Shpudeiko found connections between this physicality – the way traditional singing is delivered in ‘full voice’ – to his experience of a missile strike in Kyiv, and the instruction before angelic visions: ‘do not be afraid’. He had evacuated his mother from Ukraine in the first days and weeks of the invasion, and later returned, first to Uzhgorod, then Lviv, finally returning to Kyiv after the Battle of Kyiv, with missile strikes still a frequent occurrence. His studio was near a Russian target, and while he was there, a missile hit nearby. “It’s something that you can’t really put into words,” he says. “It’s like nothing I’ve experienced before. You first notice it with your body, not with your mind. With very loud sounds usually the first thing you notice is the sound. But here it’s a sense of dread, then you realise there are vibrations, and a huge explosion coming. It’s something I remembered very vividly. But for a lot of Ukrainians now, it’s a completely mundane thing. They would say, come on, that’s not really even an interesting experience.”

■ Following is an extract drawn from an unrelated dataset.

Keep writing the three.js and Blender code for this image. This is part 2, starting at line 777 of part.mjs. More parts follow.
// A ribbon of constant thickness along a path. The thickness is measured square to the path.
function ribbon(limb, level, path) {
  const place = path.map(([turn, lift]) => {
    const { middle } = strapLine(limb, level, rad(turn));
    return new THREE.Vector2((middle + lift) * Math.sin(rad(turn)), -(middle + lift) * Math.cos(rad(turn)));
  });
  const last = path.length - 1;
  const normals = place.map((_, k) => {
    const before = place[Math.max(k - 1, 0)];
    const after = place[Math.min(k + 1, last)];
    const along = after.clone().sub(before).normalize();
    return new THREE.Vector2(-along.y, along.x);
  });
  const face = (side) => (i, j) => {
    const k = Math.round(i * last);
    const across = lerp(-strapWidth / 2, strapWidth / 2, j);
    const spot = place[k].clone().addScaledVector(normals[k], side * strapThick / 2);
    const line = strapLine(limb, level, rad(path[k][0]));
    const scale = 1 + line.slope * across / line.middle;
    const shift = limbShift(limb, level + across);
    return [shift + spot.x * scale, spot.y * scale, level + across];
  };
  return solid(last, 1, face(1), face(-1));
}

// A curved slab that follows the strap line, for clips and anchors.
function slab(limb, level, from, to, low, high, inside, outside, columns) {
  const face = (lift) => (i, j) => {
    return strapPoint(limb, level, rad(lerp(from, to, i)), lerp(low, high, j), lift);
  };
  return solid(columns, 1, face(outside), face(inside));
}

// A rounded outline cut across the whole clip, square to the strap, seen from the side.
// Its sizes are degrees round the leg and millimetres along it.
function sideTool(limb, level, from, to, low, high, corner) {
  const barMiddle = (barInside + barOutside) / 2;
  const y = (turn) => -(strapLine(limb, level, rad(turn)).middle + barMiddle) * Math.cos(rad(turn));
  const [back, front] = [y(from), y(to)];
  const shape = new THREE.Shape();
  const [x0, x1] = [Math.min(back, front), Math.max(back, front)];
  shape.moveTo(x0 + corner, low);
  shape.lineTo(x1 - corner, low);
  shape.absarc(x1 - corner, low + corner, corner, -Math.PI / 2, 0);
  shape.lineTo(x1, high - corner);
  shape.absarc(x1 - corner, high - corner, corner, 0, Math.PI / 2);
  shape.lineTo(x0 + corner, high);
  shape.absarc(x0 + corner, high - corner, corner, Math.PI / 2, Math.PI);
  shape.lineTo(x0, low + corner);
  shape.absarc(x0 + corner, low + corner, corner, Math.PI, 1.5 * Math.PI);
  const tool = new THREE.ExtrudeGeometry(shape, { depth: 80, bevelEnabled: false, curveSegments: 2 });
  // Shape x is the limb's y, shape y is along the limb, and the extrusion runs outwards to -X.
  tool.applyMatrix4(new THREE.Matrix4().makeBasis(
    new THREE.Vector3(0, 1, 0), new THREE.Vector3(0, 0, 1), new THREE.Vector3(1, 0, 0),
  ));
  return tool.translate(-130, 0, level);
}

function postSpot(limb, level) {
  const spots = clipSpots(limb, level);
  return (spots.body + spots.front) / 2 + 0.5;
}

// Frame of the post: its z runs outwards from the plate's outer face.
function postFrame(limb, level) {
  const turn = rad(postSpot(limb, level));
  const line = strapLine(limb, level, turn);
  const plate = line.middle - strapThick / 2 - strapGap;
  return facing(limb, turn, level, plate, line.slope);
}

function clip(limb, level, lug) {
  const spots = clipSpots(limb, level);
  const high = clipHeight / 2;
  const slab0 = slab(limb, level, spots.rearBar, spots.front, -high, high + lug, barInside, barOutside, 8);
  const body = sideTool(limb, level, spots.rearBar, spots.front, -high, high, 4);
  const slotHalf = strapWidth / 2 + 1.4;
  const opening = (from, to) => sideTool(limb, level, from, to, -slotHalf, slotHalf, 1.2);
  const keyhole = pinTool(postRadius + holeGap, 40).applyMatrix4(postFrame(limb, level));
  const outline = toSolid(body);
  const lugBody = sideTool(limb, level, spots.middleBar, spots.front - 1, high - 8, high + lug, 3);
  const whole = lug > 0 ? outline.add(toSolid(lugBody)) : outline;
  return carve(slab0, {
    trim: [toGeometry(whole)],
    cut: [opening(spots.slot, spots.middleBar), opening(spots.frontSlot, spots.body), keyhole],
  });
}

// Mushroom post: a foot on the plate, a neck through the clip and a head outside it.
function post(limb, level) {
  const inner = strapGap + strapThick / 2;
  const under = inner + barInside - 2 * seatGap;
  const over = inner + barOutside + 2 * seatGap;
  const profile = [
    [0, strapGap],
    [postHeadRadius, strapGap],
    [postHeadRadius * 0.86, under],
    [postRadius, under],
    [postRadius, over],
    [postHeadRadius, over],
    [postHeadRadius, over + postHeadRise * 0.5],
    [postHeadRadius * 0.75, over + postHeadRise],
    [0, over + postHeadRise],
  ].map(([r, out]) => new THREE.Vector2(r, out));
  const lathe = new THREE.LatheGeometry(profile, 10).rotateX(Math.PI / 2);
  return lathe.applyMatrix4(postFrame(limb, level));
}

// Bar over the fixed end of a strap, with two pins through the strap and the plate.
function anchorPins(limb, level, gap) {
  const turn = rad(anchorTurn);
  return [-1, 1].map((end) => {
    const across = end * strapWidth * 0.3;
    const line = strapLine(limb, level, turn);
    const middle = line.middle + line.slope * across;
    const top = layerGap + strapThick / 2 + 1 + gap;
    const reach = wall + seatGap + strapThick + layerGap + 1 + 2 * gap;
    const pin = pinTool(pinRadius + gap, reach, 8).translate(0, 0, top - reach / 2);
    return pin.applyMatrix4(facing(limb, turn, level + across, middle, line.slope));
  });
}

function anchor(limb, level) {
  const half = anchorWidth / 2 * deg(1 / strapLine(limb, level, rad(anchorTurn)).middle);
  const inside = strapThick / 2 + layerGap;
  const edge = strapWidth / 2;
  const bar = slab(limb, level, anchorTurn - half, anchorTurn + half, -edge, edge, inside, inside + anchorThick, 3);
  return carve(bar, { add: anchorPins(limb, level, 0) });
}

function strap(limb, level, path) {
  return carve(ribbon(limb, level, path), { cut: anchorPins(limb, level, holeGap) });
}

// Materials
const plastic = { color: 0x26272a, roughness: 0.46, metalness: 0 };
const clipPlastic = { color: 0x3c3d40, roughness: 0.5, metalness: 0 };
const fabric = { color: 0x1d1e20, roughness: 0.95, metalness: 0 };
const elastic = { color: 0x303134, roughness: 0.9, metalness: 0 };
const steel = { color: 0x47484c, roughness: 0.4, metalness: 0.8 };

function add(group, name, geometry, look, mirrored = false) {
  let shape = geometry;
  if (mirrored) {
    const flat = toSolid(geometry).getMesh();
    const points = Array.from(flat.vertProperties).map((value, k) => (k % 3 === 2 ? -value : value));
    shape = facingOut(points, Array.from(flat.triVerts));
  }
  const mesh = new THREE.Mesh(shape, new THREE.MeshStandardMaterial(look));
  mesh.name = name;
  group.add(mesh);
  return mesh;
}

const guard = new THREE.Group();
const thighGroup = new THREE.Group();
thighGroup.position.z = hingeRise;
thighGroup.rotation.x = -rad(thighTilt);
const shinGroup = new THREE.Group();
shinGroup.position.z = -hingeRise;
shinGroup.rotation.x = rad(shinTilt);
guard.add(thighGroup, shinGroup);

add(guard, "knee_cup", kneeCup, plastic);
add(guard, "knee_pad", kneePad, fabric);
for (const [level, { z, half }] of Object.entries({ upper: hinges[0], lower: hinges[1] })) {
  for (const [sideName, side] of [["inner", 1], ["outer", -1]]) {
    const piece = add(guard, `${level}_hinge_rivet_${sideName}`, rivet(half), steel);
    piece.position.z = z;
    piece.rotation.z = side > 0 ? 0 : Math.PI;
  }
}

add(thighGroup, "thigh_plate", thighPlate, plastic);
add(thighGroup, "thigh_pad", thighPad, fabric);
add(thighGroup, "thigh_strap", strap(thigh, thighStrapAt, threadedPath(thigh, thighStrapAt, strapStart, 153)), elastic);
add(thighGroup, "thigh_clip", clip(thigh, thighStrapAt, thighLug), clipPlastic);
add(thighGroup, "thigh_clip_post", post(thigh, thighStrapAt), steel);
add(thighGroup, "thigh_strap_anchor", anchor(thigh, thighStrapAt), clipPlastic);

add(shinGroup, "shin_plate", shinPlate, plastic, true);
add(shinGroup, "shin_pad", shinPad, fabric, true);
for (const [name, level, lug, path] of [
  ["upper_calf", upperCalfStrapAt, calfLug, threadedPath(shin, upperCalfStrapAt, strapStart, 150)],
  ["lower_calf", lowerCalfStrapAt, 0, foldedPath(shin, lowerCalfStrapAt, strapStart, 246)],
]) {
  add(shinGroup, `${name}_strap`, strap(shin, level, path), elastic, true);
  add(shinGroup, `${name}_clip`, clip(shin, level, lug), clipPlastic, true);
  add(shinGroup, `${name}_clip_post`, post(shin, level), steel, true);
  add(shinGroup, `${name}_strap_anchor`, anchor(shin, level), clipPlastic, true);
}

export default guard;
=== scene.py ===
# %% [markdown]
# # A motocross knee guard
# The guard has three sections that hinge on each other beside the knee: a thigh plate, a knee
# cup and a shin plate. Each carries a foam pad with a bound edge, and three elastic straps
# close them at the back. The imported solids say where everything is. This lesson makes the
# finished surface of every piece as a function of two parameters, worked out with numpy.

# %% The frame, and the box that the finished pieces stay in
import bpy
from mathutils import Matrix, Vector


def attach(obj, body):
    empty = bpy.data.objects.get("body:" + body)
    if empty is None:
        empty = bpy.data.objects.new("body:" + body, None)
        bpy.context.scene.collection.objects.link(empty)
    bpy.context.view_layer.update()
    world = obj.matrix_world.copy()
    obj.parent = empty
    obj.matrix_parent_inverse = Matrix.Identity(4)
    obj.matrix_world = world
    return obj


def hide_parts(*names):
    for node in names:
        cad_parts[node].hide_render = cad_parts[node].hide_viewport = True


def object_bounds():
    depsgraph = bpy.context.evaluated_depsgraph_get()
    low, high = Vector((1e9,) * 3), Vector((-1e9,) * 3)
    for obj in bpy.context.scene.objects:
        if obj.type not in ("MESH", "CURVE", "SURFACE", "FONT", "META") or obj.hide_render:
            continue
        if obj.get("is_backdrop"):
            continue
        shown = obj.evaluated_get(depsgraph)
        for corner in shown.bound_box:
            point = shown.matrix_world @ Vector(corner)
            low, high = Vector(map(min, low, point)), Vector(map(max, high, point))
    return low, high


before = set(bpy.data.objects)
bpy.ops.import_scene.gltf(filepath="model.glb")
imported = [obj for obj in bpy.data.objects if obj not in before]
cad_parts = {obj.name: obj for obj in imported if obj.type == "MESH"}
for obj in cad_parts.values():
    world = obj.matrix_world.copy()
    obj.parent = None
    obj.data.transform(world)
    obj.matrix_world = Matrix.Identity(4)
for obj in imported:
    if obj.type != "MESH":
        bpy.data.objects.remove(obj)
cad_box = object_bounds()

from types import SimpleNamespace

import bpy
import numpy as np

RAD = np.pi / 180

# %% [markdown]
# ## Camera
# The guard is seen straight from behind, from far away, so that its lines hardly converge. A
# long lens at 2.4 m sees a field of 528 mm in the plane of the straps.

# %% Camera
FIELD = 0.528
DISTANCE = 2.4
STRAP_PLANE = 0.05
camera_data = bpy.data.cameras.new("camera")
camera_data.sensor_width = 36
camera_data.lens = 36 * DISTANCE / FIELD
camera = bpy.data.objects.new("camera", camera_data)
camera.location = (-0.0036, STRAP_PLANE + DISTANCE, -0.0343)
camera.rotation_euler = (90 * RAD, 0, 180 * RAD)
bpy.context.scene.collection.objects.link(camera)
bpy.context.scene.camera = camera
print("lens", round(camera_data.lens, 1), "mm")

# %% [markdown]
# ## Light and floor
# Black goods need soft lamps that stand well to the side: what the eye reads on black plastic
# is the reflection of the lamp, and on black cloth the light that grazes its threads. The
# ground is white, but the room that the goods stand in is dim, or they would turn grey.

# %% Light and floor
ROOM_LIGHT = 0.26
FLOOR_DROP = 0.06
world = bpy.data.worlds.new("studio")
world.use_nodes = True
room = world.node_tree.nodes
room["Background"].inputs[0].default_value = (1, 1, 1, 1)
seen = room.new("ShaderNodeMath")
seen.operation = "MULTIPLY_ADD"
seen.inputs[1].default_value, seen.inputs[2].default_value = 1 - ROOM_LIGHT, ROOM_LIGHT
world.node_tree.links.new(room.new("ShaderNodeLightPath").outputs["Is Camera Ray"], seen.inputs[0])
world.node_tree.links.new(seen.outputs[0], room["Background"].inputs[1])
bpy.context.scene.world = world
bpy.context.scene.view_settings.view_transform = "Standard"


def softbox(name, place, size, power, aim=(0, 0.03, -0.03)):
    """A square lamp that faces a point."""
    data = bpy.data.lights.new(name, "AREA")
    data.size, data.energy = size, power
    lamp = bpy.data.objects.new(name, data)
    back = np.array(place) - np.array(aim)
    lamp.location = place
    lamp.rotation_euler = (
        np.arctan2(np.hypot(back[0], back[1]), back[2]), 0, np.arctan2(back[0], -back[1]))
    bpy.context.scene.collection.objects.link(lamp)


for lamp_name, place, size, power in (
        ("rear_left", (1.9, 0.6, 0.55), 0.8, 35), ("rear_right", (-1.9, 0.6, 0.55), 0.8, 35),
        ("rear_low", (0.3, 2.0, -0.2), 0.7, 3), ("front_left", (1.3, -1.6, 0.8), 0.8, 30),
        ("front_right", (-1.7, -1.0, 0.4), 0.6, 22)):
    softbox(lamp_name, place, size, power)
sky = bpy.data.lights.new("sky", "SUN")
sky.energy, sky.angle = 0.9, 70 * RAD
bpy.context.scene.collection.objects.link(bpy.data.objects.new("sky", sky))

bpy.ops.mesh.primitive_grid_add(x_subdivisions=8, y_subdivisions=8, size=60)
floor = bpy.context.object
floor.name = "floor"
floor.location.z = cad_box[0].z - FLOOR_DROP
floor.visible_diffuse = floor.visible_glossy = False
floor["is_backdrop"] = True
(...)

The physicality of Saienko’s singing combines with the powerful low end of his modular across three tracks: two pieces by Von Bingen plus a Ukrainian folk song. Together they conjure a thin space between the past and the present, between medieval spiritualism and the existential weight of war. On opener “O Ignis Spiritus” Saienko’s voice soars, cutting a path across a resonant space, with Terry-Riley like synths gathering in shimmering cumulus, as if the air is about to be rent by a sacred presence. The second piece, ‘O Tu Suavissima Virga’ leans into the fragility of the voice, coupling it with a low vibratory bass, a sonic impression of a body and a warhead that is deeply affecting. The folk song is a bonus track, a song from the Polissia region that narrates a conversation with an oak grove in which it is asked why it rustles so noisily. In the original, the oak grove replies that it cannot be quiet, there are Tatars marching through, in Saienko’s version, they become Muscovites.
Saienko’s background is in classical music – she graduated from the music academy in Lviv as a flautist and had trained in singing in theatre settings – but had a lightbulb moment around 2019, when training with the singer Uliana Horbachevska. Now, she lives in Brno, Czechia, and sings in various projects, as well as teaching singing.
Shpudeiko has been working with modular synths for seven or eight years, “It was a bit tricky to get [synths] into Ukraine, because we didn’t have a huge modular scene back then,” he says. When he eventually got hold of one, he found he could port over generative polyphony and monophony from early music, loosely following the rules of medieval organum (where a voice is added to plainchant). This led to his album Madrigals, then a live show called Organum which has toured fairly widely but never been recorded (“a good approach to take in the age of Spotify and streaming,” he says).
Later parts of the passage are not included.